The judgment draws a distinction relating to the legal nature of detention on remand based on whether it is ordered or continued before or after the judgment at first instance. Such a distinction has no foundation in the Convention. In restricting the scope of Article 5 (3) (art. 5-3) to the detention which lasts up until the judgment at first instance, the judgment of the Court is not in conformity with those correct principles which are stated in point 8.

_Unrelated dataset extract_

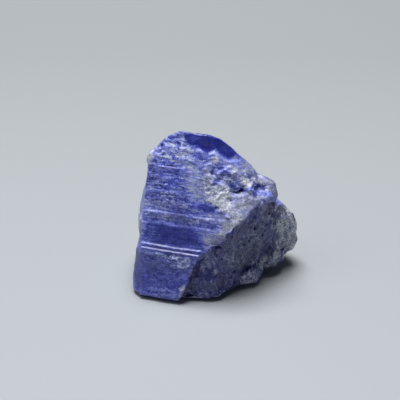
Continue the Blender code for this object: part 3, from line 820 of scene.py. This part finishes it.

When confronted with texts which, though being drafted in two languages which are equally authoritative, do not exactly coincide, the Court must adopt the meaning of the rule which best corresponds to the purpose and object of the treaty. While the English text speaks in paragraph 3 of "trial", a word which appears there with three different meanings and whose scope may be disputed, as is to be seen in the judgment, the French text is more clear since it provides in unequivocal and very general terms that the person detained is entitled "d’être jugée dans un délai raisonnable ou libérée pendant la procédure".
The interpretation of this provision which most closely conforms with common sense is that which its purpose requires; now this purpose is to ensure the largest measure of protection to the accused who is detained on remand for as long as the proceedings (procédure) last, that is to say, until the final judgment.

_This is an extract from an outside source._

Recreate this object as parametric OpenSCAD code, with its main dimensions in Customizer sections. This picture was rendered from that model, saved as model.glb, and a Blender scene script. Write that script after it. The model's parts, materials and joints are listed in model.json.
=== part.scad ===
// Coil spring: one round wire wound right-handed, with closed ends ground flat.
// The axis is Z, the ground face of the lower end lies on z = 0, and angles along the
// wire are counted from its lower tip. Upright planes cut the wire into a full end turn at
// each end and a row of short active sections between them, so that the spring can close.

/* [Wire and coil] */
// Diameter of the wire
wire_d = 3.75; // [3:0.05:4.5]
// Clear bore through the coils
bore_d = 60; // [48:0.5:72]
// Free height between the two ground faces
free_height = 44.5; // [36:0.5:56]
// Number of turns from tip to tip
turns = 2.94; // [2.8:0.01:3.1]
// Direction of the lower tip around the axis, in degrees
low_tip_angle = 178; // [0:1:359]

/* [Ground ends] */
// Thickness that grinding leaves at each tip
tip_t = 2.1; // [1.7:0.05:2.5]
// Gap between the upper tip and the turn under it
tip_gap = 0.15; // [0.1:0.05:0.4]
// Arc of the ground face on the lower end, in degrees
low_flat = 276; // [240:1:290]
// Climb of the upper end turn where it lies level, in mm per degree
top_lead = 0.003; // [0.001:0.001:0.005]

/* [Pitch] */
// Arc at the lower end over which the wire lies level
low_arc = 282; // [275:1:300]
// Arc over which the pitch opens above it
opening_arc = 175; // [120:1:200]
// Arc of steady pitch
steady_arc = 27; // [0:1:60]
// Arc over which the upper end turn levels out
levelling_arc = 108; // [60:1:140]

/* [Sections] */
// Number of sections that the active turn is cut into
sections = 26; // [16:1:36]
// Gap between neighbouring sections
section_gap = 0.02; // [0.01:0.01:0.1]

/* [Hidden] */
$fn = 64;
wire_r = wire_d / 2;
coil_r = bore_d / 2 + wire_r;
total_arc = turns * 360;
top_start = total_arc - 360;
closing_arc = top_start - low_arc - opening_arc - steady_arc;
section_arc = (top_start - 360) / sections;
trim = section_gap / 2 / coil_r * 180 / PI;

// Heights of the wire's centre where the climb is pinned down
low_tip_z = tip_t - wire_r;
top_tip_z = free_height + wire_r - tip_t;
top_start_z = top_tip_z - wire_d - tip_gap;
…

The judgment of the Court is based on a belief that a narrow interpretation of Article 5 (3) (art. 5-3) can be maintained by considering that detention is justified, during appeal proceedings, by the conviction which has been pronounced. The question may be left open as to whether the provisions of Article 5 (1) (a) (art. 5-1-a) are applicable when a conviction is not yet res judicata. However, provisional detention may be ordered or continued during appeal proceedings lodged by the prosecuting authority after an acquittal. If there is a situation in which the accused deserves to benefit from the protection afforded by the Convention, this is it. Now the interpretation which is given by the judgment to the texts in issue denies him this protection. Does this mean that there is a lacuna in Article 5 (art. 5)? A correct interpretation of paragraph 3 would easily fill it as it would give complete effectiveness to this provision. As regards Article 6 (1) (art. 6-1) of the Convention, which is concerned with trial proceedings, it contains no reference nor allusion to detention. It is not therefore applicable to detention, which is governed only by Article 5 (art. 5).
Although the accused has formally benefited from the protection secured by Article 5 (3) (art. 5-3) up until the final judgment, this provision has been of no assistance to him for the reasons stated in the judgment, especially because of the danger of flight.